Let me offer an analogy: Suppose a cup of coffee slips from my hand. I know enough physics to predict that it will fall to the floor. I'm also confident that if I reduce the distance it falls, it's less likely to shatter and create a mess. We know with this kind of certainty that the greenhouse effect has initiated global warming. Yet, I also understand that I don't know enough physics to predict how many shards will result if the cup shatters or where exactly the coffee will splatter. Nor can I usefully estimate a "critical height" below which the cup has an acceptably small chance of shattering. The fact that I know I don't know these things is valuable information for evidence-based decision support: It keeps me from making overconfident plans based on the "best available information." Instead, I act based upon what I do know–the cup is likely to shatter, and therefore, I plan to jump left.

But what if the physicist next to me offers to sell me a probability distribution from his state-of-the-art "falling fluid container" model? His implied probabilities describe whether or not my cup will shatter, what the shards will do if it does, and the trajectory of various drops of coffee after the cup lands (so we know which direction to move to avoid coffee splatter). High-resolution MPEG movies of the model are available for a small extra charge, and they look great!

Should I pay attention to him? Or better, how do I decide whether or not to pay attention to him? Is it "highly skeptical" for me to ask for scientific evidence that his model can inform the decision I have to make? I do ask, and as it turns out, he has simulated the behavior of falling ping-pong balls (where the model works rather well) and falling water balloons (where the model fails to reproduce observed motion even if the balloon doesn't break). Watching the MPEG movies, I realize that his model is unable to reproduce observed phenomena relevant to my decision: The model cup always breaks into three model shards, and the model splash pattern looks unlike any of the many splash patterns I have observed in the past. The point, of course, is that the quantitative probabilities implied by his model add no value for determining which way to move to avoid splashing coffee.

So, where do we draw the corresponding line for year 2008 climate models?

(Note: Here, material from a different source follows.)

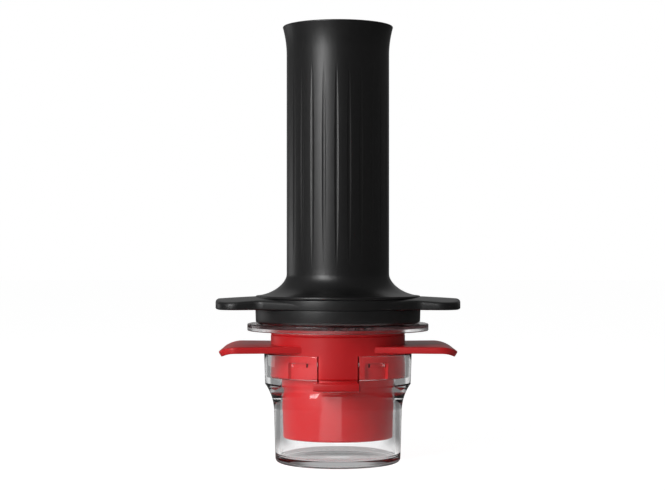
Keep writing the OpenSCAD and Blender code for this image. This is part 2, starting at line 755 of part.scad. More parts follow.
module wing_plate() {
    color([0.13, 0.13, 0.14]) difference() {
        union() {
            intersection() {
                translate([0, 0, plate_z0]) linear_extrude(plate_t + 2 * crest_h) plate_plan();
                crowned_block();
            }
            bore(lip_r, plate_z0, plate_z1, round_fn);
        }
        bore(lip_r + fit, plate_z1, plate_z1 + over + crest_h, round_fn);
        bore(plate_bore_r, plate_z0 - over, plate_z1 + over, round_fn);
        for (a = plate_screw_angles) rotate([0, 0, a]) translate([screw_circle, 0, 0])
            bore(m25_r + fit, plate_z0 - over, plate_z1 + over);
    }
}

module base_skirt() {
    edge = 1.2;
    draft = 0.25;
    boss_wall = 1.4;
    skirt_r = lip_r + draft;
    web_z0 = skirt_z1 - skirt_web_t;
    color([0.15, 0.15, 0.16]) difference() {
        union() {
            turned() polygon(concat([[skirt_r - skirt_wall, skirt_z0]],
                arc([lip_r - edge, skirt_z0 + edge], edge, -90, 0),
                [[skirt_r, skirt_z1], [skirt_r - skirt_wall, skirt_z1]]));
            ring(plate_bore_r, skirt_r - skirt_wall + seat, web_z0, skirt_z1);
            for (a = plate_screw_angles) rotate([0, 0, a]) translate([screw_circle, 0, 0])
                bore(m25_head_r + boss_wall, web_z0 - skirt_boss_h, skirt_z1 - seat);
        }
        for (a = plate_screw_angles) rotate([0, 0, a]) translate([screw_circle, 0, 0]) {
            bore(m25_r + fit, skirt_z0 - over, skirt_z1 + over);
            bore(m25_head_r + fit, skirt_z0 - over, plate_screw_z + seat);
        }
    }
}

module plate_screws() {
    color([0.6, 0.6, 0.62]) for (a = plate_screw_angles) rotate([0, 0, a])
        translate([screw_circle, 0, 0]) cross_screw(m25_head_r, m25_r,
            plate_screw_z - screw_head_h, screw_head_h, plate_screw_z1);
}

module guide_ring() {
    color([0.85, 0.85, 0.82]) difference() {
        ring(guide_bore_r, guide_r, guide_z0, guide_z1);
        for (a = [0, 180]) rotate([0, 0, a])
            translate([0, -key_w / 2 - play, guide_z0 - over])
                cube([key_r + play, key_w + 2 * play, guide_h + 2 * over]);
    }
}

module palm_cap() {
    edge = 0.5;
    pad_seat = cap_z1 - pad_inset;
    color([0.13, 0.13, 0.14]) difference() {
        union() {
            soft_ring(0, cap_r, cap_z0, cap_z1, edge);
            bore(boss_r, boss_z0, cap_z0 + seat, round_fn);
        }
        bore(rod_r + seat, boss_z0 - over, rod_z1 + seat, round_fn);
        bore(m3_r + fit, rod_z1 - over, cap_z1);
        bore(m3_head_r + fit, pad_seat - head_room, cap_z1 + over);
        bore(pad_r + fit, pad_seat, cap_z1 + over, round_fn);
    }
}

module palm_pad() {
    pad_edge_h = 1.1;
    dome = 0.5;
    z0 = cap_z1 - pad_inset + seat;
    color([0.2, 0.2, 0.21]) turned() polygon(concat([[0, z0], [pad_r, z0]],
        [for (i = [0:arc_n]) let (r = pad_r * (1 - i / arc_n))
            [r, z0 + pad_edge_h + dome * (1 - pow(r / pad_r, 2))]]));
}

module rod_screw() {
    head_z1 = cap_z1 - pad_inset - head_room + screw_head_h + seat;
    color([0.7, 0.7, 0.72]) translate([0, 0, head_z1]) mirror([0, 0, 1])
        cross_screw(m3_head_r, m3_r, 0, screw_head_h, head_z1 - rod_z1 + rod_screw_grip);
}

module piston_rod() {
    edge = 0.6;
    color([0.82, 0.83, 0.84]) difference() {
        turned() polygon([[0, rod_z0], [rod_r - edge, rod_z0], [rod_r, rod_z0 + edge],
            [rod_r, rod_z1 - edge], [rod_r - edge, rod_z1], [0, rod_z1]]);
        bore(m3_r + thread_gap, rod_z1 - rod_screw_grip - hole_spare, rod_z1 + over);
        bore(m3_r + thread_gap, rod_z0 - over, rod_z0 + retainer_screw_grip + hole_spare);
    }
}

module piston_head() {
    edge = 0.5;
    groove = oring_t / 2 + 0.1;
    color([0.25, 0.25, 0.27]) difference() {
        turned() polygon([[m3_r + fit, piston_z0], [nose_r, piston_z0],
            [nose_r, piston_z0 + piston_nose_h], [piston_r, piston_z0 + piston_nose_h],
            [piston_r, oring_z - groove], [groove_floor_r, oring_z - groove],
            [groove_floor_r, oring_z + groove], [piston_r, oring_z + groove],
            [piston_r, piston_z1 - edge], [piston_r - edge, piston_z1],
            [rod_r + seat, piston_z1], [rod_r + seat, rod_z0 - seat],
            [m3_r + fit, rod_z0 - seat]]);
    }
}

module piston_o_ring() {
    color([0.1, 0.1, 0.11]) turned() translate([seal_r - oring_t / 2, oring_z])
        circle(r = oring_t / 2, $fn = 24);
}

// U-cup: the lower lip flares out to the bore
module lip_seal() {
    color([0.1, 0.1, 0.11]) turned() polygon([[nose_r + seat, seal_z0 + 0.6],
        [nose_r + 1, seal_z0 + 0.1], [nose_r + 1.2, seal_z0 + 1.8], [seal_r - 1, seal_z0 + 1.8],
        [seal_r - 0.6, seal_z0 + 0.1], [seal_r, seal_z0 + 0.4],
        [seal_r - 0.3, seal_z0 + piston_nose_h - seat], [nose_r + seat, seal_z0 + piston_nose_h - seat]]);
}

module seal_retainer() {
    edge = 0.4;
    color([0.7, 0.71, 0.73]) difference() {
        soft_ring(m3_r + fit, nose_r + 1.6, retainer_z0, retainer_z0 + retainer_t, edge);
        bore(m3_head_r + fit, retainer_z0 - over, retainer_z0 + retainer_inset);
    }
}

module retainer_screw() {
    color([0.7, 0.7, 0.72]) cross_screw(m3_head_r, m3_r,
        retainer_z0 + retainer_inset - seat - thin_head_h, thin_head_h,
        rod_z0 + retainer_screw_grip);
}

espresso_cup();
filter_holder();
outlet_nozzle();
filter_basket();
basket_gasket();
water_chamber();
dispersion_plate();
shower_screen();
screen_screw();
grip_sleeve();
wing_plate();
base_skirt();
plate_screws();
guide_ring();
palm_cap();
palm_pad();
rod_screw();
piston_rod();
piston_head();
piston_o_ring();
lip_seal();
seal_retainer();
retainer_screw();
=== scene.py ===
"""Looks of a handheld manual espresso maker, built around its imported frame.

A clear cup carries a red filter holder with two finger wings. A clear water
chamber locks into the holder, and a black plunger with a fluted grip sleeve
and two palm ears slides over the chamber. Sizes of pieces are in millimetres
and are turned into metres where a point is placed. Lengths of the studio are
in metres. The front faces -Y.
"""
import math

import bmesh
import bpy
from mathutils import Matrix, Vector

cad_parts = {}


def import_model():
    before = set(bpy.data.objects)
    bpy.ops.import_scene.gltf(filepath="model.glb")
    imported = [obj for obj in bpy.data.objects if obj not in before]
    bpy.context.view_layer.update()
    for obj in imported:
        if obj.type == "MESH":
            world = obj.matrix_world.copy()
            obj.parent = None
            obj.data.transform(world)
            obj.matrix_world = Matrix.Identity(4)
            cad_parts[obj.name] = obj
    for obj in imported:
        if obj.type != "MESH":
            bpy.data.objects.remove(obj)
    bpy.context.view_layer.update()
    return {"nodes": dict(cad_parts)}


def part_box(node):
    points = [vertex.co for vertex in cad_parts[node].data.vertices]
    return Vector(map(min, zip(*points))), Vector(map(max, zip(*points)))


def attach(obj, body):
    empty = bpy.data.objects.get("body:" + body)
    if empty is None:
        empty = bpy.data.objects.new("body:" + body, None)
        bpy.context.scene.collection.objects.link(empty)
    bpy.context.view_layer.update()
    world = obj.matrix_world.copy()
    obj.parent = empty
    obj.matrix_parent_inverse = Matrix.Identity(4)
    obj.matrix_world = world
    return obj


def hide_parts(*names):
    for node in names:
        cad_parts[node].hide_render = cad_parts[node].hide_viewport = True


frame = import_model()

MM = 0.001
COLUMN = 2.0            # degrees between two columns of a turned piece
SHARP = 32.0            # degrees past which an edge stays crisp
MERGE = 0.0005 * MM     # points closer than this become one
ON_PLANE = 1e-7         # metres within which a point lies on a plane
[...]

And which side of that line does high-resolution multivariate weather information on extreme events of interest to the British energy industry fall?

The latest report from the Intergovernmental Panel on Climate Change notes shortcomings that call into question the decision-support relevance of climate-model output on the space and timescales advertised by UKCIP, and calculating implied probability distribution functions doesn't solve issues of model inadequacy: We often see that there are relevant phenomena our models just can't simulate, and thus, we know that probabilities implied by our models are irrelevant without knowing how to fix them.

This isn't a question of being wrong in the second decimal place–implied probabilities from inadequate models can fundamentally mislead. I applaud the Met Office's groundbreaking attempts to develop new methodology for casting model output as decision-relevant; I also ask for scientific evidence that today's model output is realistic enough to be thought relevant in each particular application.

Do we believe that today's models can provide decision-relevant probabilities at a resolution of tens of square kilometers for the year 2060–or even 2020 for that matter? No. But that does not suggest we believe there is no value in climate modeling. Since the climate is changing, we can no longer comfortably base our decisions on past observations. Therefore, we must incorporate insights from our models as the best guide for the future. But to accept a naive realist interpretation of model behaviors cast as a Bayesian probability distribution is, as mathematician and philosopher Alfred Whitehead surmised, to mistake an abstract concept for concrete reality.

Until we can establish a reasonable level of internal consistency and empirical adequacy, declining to interpret model-based probabilities as decision-relevant probabilities isn't high skepticism, but scientific common sense.